Really? I disagree (on the wacky part). I don't mean that being around any anti-Israel sentiment or being critical of the government NECESSARILY means one is anti-Israel. I am in agreement with you on this. But don't be surprised if your general support of Israel is brought into question. Especially when you are trying to get the Jewish vote in Florida based in part on your stated support of Israel.

My understanding is that there are many Jews that find Khalidi to be anti-Israel for no other reason than he has turned towards a one-state solution and he legitimizes armed resistance (although not terrorism). I'm sure there are many others that found the comments at Khalidi's farewell and Obama's presence there, shall we say, troubling.

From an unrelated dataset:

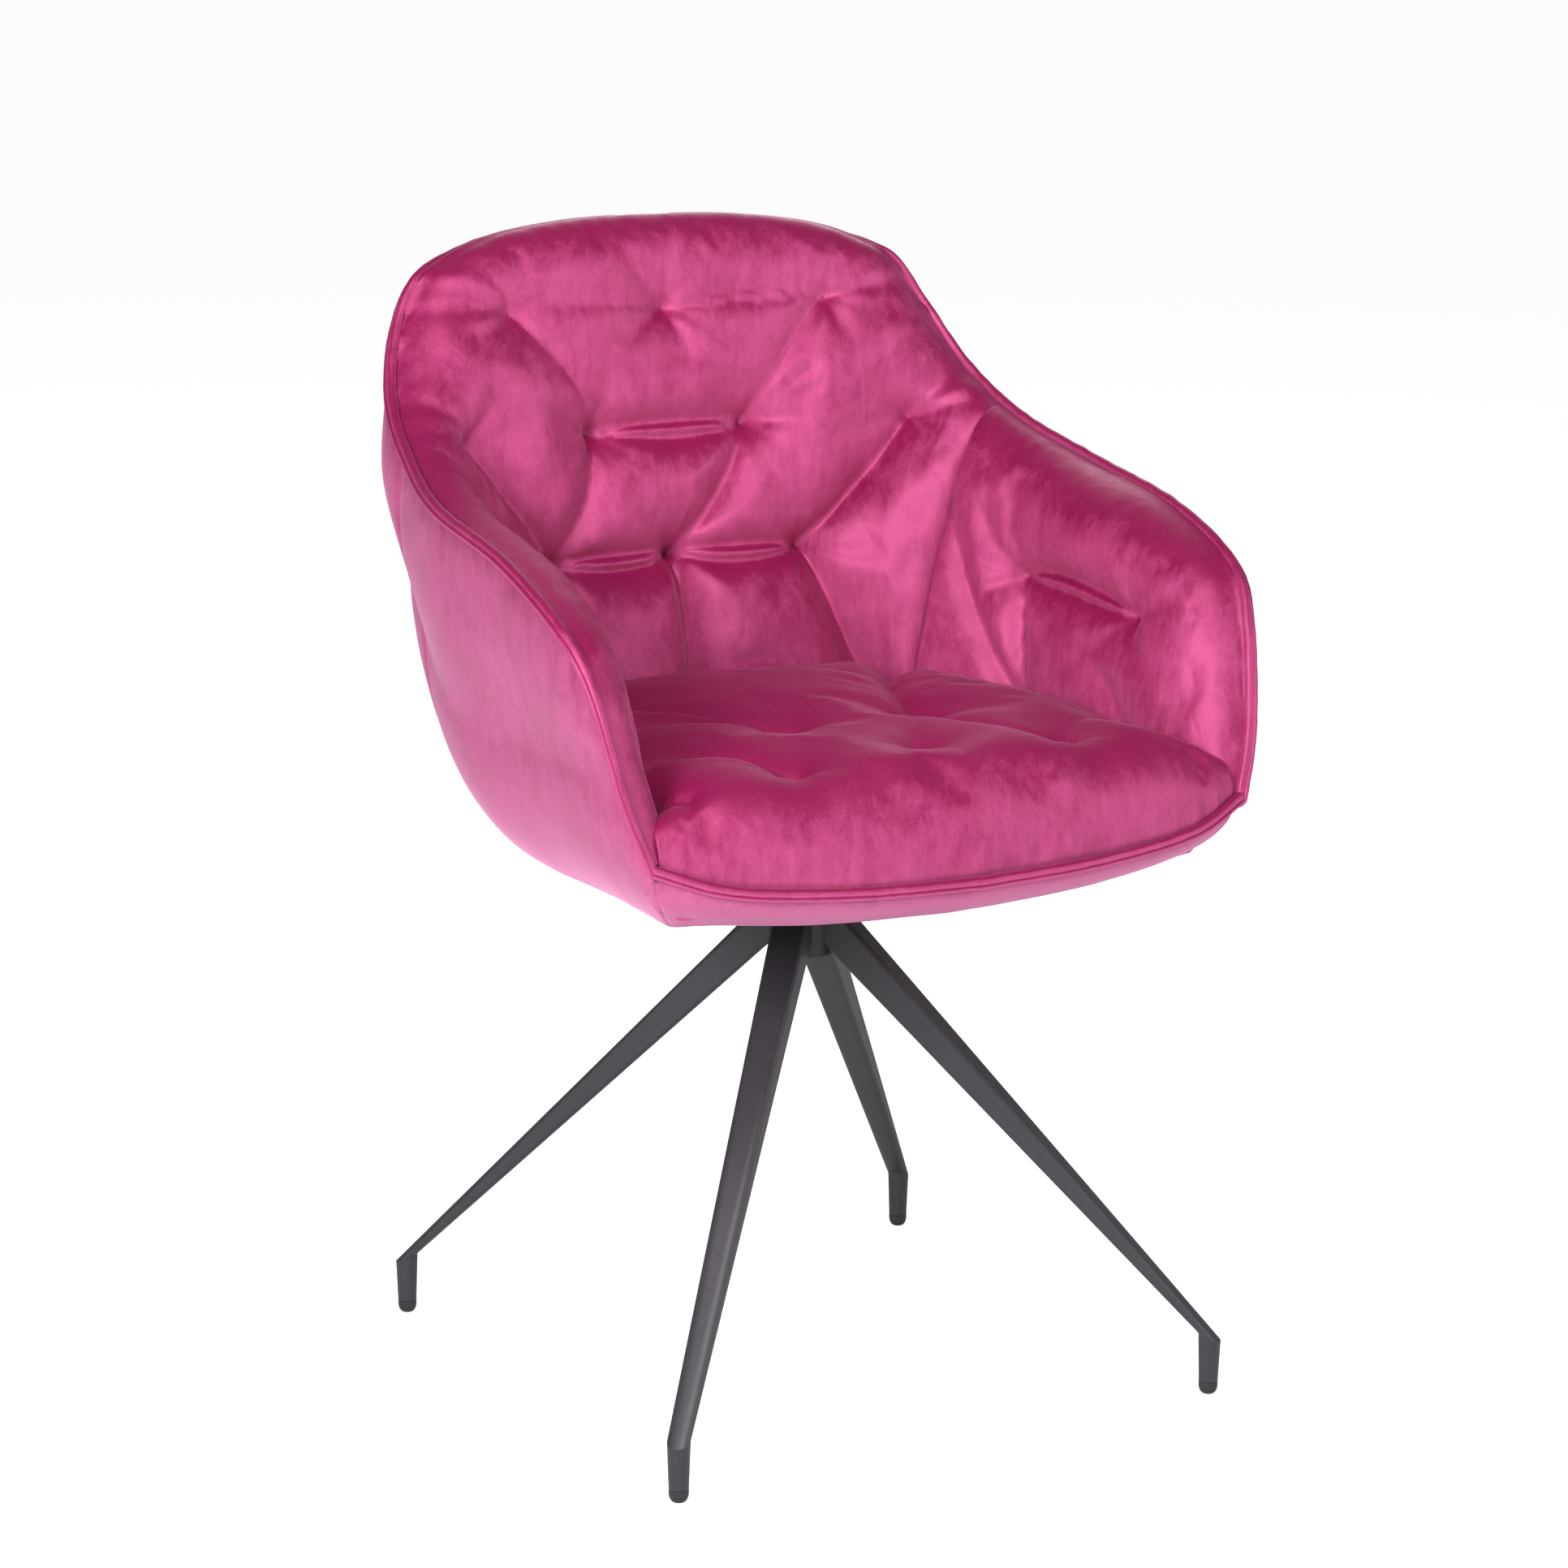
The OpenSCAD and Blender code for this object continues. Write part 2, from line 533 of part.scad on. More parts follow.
leg(-1, -1);  // leg_front_left
leg(1, -1);  // leg_front_right
leg(-1, 1);  // leg_rear_left
leg(1, 1);  // leg_rear_right
glide(-1, -1);  // glide_front_left
glide(1, -1);  // glide_front_right
glide(-1, 1);  // glide_rear_left
glide(1, 1);  // glide_rear_right
hub_tube();
hub_cap();
bush_lower();
bush_upper();
race_lower();
ball_cage();
bearing_balls();
race_upper();
spindle();
retaining_washer();
retaining_bolt();
swivel_plate();
plate_bolts();
plate_washers();
tee_nuts();
seat_board();
dust_cover();
dust_cover_staples();
arm_board_left();
arm_board_right();
back_board();
frame_brackets();
bracket_screws();
outer_arm_left();
outer_arm_right();
outer_back();
front_border();
rim_welt();
seat_welt();
seat_pad();
arm_pad_left();
arm_pad_right();
back_pad();
seat_ties();
arm_ties_left();
arm_ties_right();
back_ties();
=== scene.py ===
"""Velvet swivel tub chair: upholstery, piping, stitches, finishes, floor and lights round its frame."""
import json
import math
import bpy
import numpy as np
from mathutils import Matrix, Vector


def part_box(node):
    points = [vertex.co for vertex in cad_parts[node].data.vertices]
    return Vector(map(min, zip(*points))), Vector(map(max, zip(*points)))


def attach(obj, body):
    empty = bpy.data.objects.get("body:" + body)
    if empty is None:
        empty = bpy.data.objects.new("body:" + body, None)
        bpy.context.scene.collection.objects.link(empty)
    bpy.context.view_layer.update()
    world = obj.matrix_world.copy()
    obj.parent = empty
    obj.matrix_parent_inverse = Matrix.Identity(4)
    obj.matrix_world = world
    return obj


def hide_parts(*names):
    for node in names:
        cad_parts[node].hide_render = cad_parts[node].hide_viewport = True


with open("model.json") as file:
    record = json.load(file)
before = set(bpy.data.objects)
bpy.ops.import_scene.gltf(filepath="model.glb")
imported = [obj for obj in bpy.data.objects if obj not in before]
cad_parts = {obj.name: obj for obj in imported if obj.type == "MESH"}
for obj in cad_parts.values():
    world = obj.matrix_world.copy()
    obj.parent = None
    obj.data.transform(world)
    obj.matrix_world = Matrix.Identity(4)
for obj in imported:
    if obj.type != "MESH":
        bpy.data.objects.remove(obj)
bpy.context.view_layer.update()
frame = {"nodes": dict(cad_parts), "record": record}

MM = 0.001
SEAT_BODY = "seat"

# ---------- the shell's outline, in millimetres, as the frame has it ----------
# Each row: x, y, z of the hem, lean and bulge of the wall under it, width and height of the
# rounded bottom edge, inner face of the padding near the hem (x, y) and at seat level (x, y).
RIM = [
    [245, -219, 459, 0, 0, 150, 69, 226, -203, 236, -212],
    [260, -207, 508, 2, 0, 135, 105, 222, -186, 222, -188],
    [272, -184, 580, 8, 3, 125, 122, 219, -160, 212, -160],
    [281, -150, 620, 14, 6, 120, 126, 218, -130, 208, -120],
    [283, -70, 652, 17, 8, 118, 126, 217, -62, 207, -55],
    [281, 40, 673, 17, 9, 118, 128, 215, 35, 203, 20],
    [266, 120, 697, 14, 11, 130, 160, 206, 100, 180, 88],
    [252, 180, 732, 12, 14, 150, 215, 190, 140, 160, 120],
    [232, 216, 780, 14, 12, 145, 215, 168, 168, 140, 138],
    [205, 231, 820, 19, 9, 115, 160, 145, 186, 112, 146],
    [150, 247, 843, 24, 6, 90, 115, 108, 200, 78, 151],
    [75, 260, 853, 26, 5, 80, 100, 56, 209, 40, 154],
    [0, 264, 855, 26, 5, 80, 100, 0, 212, 0, 155]]
FRONT = [
    [0, -254, 430, 0, 0, 105, 40],
    [100, -247, 432, 0, 0, 118, 42],
    [190, -236, 441, 0, 0, 165, 51],
    [245, -219, 459, 0, 0, 150, 69]]
LAST = len(RIM) - 1
ARM_TOP = 6.25                 # row at which an arm's padding meets the back's, at the hem
ARM_LOW = 6.95                 # the same at seat level
HALF_W, HALF_D = 283, 250      # the rounded square that gives the outward directions
BOARD_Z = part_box("seat_board")[0].z / MM
COVER_T = 4.3                  # thickness that the covers take up under the board
BOTTOM_Z = BOARD_Z - COVER_T   # underside of the covers
SEAT_LINE = 480                # height at which the inner face's lower points are stated

# ---------- tufting: pinches, and the creases and folds that run from them ----------
# Back: x, z. Arms: y, z. Seat: x, y. The third number is the share of the full depth.
BACK_PINCH = [(-113, 790, 0.55), (0, 788, 0.6), (113, 790, 0.55), (-165, 702, 0.8), (-61, 698, 1.0),
              (61, 698, 1.0), (165, 702, 0.85), (-107, 600, 1.0), (0, 601, 1.05), (107, 600, 1.0)]
ARM_PINCH = [(46, 585, 1.0), (-90, 574, 0.85)]
SEAT_PINCH = [(-114, -184, 1.0), (0, -172, 0.7), (114, -184, 0.8), (-56, -75, 0.9), (56, -75, 0.9)]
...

What on earth does that mean?

Obama put it very well:

"My view is that the United States' special relationship with Israel obligates us to be helpful to them in the search for credible partners with whom they can make peace, while also supporting Israel in defending itself against enemies sworn to its destruction."

At least rhetorically Obama is a supporter of Israel.

From what I know of Khalidi, he seems to be in accord with the first part (special U.S. relationship and finding credible peace partners) to a significant degree but I'm not so sure on the last bit. The last part assumes Israel's right to exist and it's own right to self-determination. Not so sure Khalidi is on board with that.

I don't have a strong opinion as I haven't read his books. And I don't necessarily think that support for a one-state solution ipso facto means you don't support Isreal's right to exist. But there are many Jews that do because they see the practical implication is the loss of the right to self-determination.

So back to my basic point. I think you can question Obama's commitment to Israel based on his association with Khalidi without being racist.